Drs. Wahyudi Al Maroky M.Si. (Direktur Pamong Institute) menegaskan bahwa tak konsepsi bernegara yang harga mati. NKRI sendiri sejak asasnya yakni Pancasila, pernah berubah ubah versi dari Pancasila 1 Juni, Pancasila 22 Juni hingga pemenggalan sepihak tujuh kata dalam Piagam Jakarta melalui adopsi Pancasila 18 Agustus. Indonesia sendiri, pernah mengalami bentuk serikat, yakni saat diberlakukannya konstitusi RIS. 

Konstitusi RIS adalah konstitusi yang berlaku di Republik Indonesia Serikat sejak tanggal 27 Desember 1949 (yakni tanggal diakuinya kedaulatan Indonesia dalam bentuk RIS) hingga diubahnya kembali bentuk awal berbentuk kesatuan berdasarkan UUD 45.

Budi Mulyana S.IP., M.Si. - (Pengamat Politik Internasional), melihat kecenderungan kerusakan demokrasi diberbagai penjuru dunia. Menurutnya, umat Islam termasuk di negeri ini perlu membuka diri untuk mendiskusikan Khilafah karena Khilafah saat ini bisa dijadikan alternatif agar negeri ini menjadi negara yang kuat dan mampu memiliki pengaruh secara global.

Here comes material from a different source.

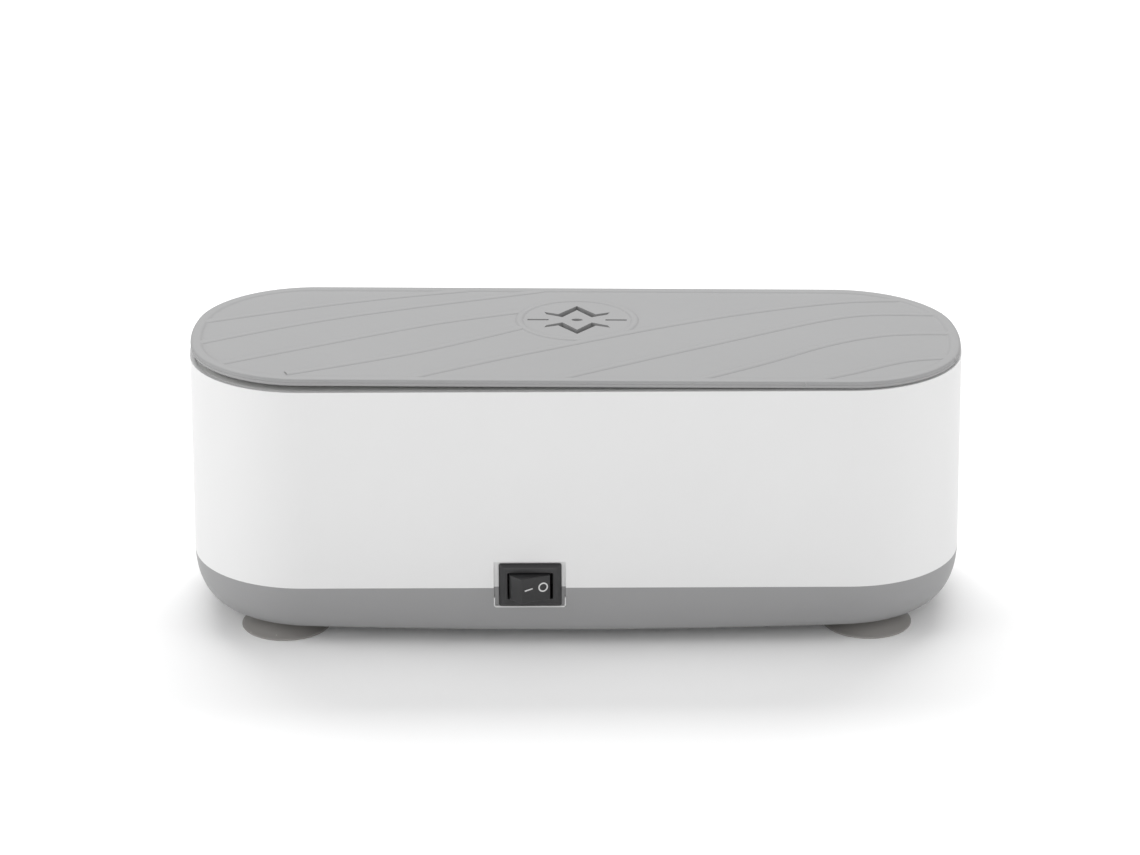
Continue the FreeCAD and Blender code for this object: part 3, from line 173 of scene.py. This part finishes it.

Terus terang, Penulis memang terbuka dalam forum tersebut menawarkan solusi Khilafah. Penulis, juga mewanti wanti agar umat ini tak terjebak dalam agenda mitos perubahan, dengan sibuk menyandarkan perubahan melalui Pemilu, Pilpres maupun Pilkada. Sudah saatnya, Umat bersatu memperjuangkan tegaknya Khilafah.

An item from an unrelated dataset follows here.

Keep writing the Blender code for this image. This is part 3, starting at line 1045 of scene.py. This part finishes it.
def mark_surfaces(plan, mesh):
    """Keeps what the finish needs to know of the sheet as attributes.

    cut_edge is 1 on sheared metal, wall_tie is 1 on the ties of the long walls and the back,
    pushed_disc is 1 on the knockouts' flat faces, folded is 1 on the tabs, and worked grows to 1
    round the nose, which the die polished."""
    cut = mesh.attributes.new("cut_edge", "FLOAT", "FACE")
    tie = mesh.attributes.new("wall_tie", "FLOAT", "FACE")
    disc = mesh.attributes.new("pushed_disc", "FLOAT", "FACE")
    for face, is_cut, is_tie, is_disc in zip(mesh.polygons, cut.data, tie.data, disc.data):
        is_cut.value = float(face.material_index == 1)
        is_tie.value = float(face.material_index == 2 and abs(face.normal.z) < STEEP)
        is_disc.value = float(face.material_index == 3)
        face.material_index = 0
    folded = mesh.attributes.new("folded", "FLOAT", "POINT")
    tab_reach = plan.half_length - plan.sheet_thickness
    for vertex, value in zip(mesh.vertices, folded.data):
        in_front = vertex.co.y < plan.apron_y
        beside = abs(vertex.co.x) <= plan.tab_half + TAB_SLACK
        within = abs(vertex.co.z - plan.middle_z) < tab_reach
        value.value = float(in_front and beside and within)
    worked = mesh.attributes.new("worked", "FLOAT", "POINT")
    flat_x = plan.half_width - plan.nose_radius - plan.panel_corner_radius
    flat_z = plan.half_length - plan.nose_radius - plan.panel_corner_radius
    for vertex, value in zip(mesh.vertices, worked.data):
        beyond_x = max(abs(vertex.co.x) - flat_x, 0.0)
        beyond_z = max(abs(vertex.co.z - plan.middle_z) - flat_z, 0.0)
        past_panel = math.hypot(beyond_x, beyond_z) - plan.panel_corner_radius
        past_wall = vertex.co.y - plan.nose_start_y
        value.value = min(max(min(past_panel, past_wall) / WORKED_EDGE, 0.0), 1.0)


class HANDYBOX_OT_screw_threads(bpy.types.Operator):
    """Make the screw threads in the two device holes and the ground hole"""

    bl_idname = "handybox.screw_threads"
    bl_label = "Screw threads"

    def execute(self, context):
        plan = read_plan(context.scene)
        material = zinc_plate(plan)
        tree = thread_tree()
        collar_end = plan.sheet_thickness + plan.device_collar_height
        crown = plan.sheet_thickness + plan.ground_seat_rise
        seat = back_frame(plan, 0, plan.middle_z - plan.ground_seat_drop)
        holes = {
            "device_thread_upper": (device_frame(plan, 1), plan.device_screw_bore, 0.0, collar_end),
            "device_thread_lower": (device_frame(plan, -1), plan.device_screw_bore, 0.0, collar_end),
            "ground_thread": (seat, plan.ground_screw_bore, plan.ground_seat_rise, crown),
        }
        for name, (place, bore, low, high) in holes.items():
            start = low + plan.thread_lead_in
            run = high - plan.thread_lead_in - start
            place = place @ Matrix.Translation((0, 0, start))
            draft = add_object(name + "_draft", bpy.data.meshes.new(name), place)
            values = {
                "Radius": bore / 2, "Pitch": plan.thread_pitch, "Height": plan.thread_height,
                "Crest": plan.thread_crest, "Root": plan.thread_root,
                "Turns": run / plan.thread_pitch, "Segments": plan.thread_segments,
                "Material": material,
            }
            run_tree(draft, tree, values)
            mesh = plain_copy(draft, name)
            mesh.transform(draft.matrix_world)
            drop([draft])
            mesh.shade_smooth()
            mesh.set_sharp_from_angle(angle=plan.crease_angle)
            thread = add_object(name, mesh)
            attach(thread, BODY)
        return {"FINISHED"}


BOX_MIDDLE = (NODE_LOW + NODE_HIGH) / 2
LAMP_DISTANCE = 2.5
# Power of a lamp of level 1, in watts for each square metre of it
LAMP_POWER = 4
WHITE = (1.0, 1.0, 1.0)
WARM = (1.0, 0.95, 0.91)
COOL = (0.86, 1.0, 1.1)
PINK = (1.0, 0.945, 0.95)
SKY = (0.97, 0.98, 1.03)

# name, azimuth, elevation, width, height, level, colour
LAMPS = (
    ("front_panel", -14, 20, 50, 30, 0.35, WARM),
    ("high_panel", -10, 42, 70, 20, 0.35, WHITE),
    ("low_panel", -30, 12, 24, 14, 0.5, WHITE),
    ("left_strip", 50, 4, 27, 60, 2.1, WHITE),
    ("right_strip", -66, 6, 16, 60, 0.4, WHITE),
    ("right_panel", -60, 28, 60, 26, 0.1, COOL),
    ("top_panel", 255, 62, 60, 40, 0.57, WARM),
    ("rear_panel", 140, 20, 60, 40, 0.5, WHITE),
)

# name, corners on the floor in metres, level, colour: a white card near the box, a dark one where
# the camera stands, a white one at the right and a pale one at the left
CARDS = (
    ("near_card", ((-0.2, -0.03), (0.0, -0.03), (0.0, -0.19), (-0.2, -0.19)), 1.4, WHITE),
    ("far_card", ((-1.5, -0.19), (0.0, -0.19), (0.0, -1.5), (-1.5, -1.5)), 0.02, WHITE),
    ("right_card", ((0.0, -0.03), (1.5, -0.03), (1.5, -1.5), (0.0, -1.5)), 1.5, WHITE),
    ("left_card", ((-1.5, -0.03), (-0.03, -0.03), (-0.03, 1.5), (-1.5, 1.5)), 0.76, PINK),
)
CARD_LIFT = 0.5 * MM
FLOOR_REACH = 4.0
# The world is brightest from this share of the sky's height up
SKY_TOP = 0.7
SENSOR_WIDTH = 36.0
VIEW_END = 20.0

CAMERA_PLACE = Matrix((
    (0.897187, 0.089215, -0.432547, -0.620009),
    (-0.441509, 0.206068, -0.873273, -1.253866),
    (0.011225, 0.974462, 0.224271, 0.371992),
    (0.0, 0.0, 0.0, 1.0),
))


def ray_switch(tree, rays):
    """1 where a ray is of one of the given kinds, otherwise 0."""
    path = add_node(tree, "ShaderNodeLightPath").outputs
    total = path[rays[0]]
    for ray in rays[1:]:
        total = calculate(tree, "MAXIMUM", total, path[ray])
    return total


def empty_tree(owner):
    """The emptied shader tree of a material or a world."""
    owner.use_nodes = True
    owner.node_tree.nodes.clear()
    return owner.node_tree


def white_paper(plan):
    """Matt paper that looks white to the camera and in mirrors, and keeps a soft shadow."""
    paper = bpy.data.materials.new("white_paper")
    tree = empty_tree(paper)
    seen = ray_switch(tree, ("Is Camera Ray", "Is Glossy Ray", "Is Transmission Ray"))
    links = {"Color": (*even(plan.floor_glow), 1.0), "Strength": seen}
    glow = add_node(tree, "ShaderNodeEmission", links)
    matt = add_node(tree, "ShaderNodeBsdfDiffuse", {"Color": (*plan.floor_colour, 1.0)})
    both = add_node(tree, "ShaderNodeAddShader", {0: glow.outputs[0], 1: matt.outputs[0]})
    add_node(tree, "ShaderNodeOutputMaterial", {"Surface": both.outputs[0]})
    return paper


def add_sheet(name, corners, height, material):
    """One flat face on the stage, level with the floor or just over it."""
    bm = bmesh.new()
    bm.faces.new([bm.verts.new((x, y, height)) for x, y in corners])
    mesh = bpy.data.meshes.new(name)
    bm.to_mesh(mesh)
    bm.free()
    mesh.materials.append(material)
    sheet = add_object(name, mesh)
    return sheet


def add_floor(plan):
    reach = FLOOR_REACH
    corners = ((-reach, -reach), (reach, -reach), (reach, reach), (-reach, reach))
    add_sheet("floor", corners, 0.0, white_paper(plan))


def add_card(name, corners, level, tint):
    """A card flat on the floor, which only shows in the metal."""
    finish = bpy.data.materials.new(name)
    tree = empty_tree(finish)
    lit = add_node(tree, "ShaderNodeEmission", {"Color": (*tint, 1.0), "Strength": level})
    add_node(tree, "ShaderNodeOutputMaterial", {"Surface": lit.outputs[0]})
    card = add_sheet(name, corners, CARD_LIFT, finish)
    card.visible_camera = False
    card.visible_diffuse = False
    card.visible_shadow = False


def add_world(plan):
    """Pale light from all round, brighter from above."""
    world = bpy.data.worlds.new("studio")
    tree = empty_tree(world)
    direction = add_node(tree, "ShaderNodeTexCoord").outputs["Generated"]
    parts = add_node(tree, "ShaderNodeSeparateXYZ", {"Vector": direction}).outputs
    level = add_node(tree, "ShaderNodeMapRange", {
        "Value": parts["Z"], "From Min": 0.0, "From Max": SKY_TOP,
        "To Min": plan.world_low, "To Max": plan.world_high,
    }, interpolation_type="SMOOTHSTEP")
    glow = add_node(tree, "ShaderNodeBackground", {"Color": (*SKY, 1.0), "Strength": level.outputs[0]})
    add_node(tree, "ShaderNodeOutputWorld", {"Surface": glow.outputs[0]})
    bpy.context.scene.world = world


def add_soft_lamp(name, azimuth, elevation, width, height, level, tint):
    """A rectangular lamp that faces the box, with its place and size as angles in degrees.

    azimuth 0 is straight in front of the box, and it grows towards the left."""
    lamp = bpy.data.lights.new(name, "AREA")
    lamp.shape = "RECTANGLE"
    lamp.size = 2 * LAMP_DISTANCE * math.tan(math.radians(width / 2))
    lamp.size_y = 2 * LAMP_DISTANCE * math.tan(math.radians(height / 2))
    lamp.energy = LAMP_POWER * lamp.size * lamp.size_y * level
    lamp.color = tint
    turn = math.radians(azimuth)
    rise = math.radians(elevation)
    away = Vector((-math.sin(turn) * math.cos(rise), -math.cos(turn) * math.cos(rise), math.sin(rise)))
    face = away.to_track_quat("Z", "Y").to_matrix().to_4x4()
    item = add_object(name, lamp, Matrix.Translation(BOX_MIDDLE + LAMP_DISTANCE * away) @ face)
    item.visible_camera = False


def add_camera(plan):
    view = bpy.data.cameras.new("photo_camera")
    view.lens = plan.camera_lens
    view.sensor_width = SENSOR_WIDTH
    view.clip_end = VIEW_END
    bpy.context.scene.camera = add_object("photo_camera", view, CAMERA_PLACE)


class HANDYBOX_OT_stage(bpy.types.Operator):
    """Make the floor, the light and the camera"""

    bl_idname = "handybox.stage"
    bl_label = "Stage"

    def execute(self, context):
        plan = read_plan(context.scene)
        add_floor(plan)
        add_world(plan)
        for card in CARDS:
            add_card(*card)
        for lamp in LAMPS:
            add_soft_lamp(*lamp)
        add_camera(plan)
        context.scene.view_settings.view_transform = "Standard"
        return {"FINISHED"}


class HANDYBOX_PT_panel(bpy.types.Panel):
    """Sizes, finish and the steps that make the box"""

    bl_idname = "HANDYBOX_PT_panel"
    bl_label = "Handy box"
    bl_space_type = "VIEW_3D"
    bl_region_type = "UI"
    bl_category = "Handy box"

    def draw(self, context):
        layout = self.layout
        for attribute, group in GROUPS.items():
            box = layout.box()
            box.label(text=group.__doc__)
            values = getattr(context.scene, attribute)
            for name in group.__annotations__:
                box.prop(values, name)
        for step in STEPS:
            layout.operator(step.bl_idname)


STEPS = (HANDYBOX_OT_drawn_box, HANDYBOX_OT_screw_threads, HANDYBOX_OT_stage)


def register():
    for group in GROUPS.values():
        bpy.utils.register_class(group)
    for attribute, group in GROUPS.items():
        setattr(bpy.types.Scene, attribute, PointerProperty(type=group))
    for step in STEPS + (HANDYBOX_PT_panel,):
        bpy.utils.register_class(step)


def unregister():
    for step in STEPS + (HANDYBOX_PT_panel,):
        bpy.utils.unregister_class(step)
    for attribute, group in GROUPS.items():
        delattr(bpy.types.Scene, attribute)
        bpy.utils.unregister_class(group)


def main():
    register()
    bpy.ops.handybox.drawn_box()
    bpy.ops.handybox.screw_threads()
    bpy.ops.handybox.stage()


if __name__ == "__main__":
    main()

Dalam forum tersebut juga penulis tegaskan, bahwa memperjuangkan Khilafah tidak bisa dan tidak boleh ditempuh dengan menjatuhkan kekuasaan melalui gerakan massa (people power), haram dilakukan dengan pemberontakan dengan membentuk milisi bersenjata, tak boleh pula dilakukan dengan merebut kekuasaan melalui jalan kudeta berdarah.

Satu-satunya jalan untuk memperjuangkan Khilafah adalah dengan dakwah. Yakni dakwah yang mencontoh Rasulullah Saw, yang fokus menjelaskan Islam secara utuh, dakwah dengan pemikiran, dakwah secara politik, hingga umat ini kenal, tahu, paham dan rindu diterapkan sistem Islam Khilafah. Hingga sampai pada titik, para pemilik kekuatan juga paham dan rindu diterapkan sistem Islam Khilafah. 

Jika umat dan pemilik kekuatan mendukung Khilafah, dan menyerahkan kekuasaan secara ridho untuk ditegakkan Khilafah, itulah saat dimana kaum muslimin dapat memba'iat seorang lelaki, yang muslim, yang dewasa (baligh), yang merdeka, yang berakal, yang adil, dan yang mampu mengemban amanah kekhilafahan. Sejak Khalifah dibai'at, demi hukum berdirilah daulah Khilafah. 

Penulis kira, semakin negara zalim, semakin penguasa otoriter, semakin pula umat Islam merindukan Khilafah. Karena itu, Khilafah adalah perjuangan yang penting untuk dilakukan dalam rangka menghentikan kezaliman di negeri ini, juga diberbagai belahan negeri kaum muslimin lainnya. [].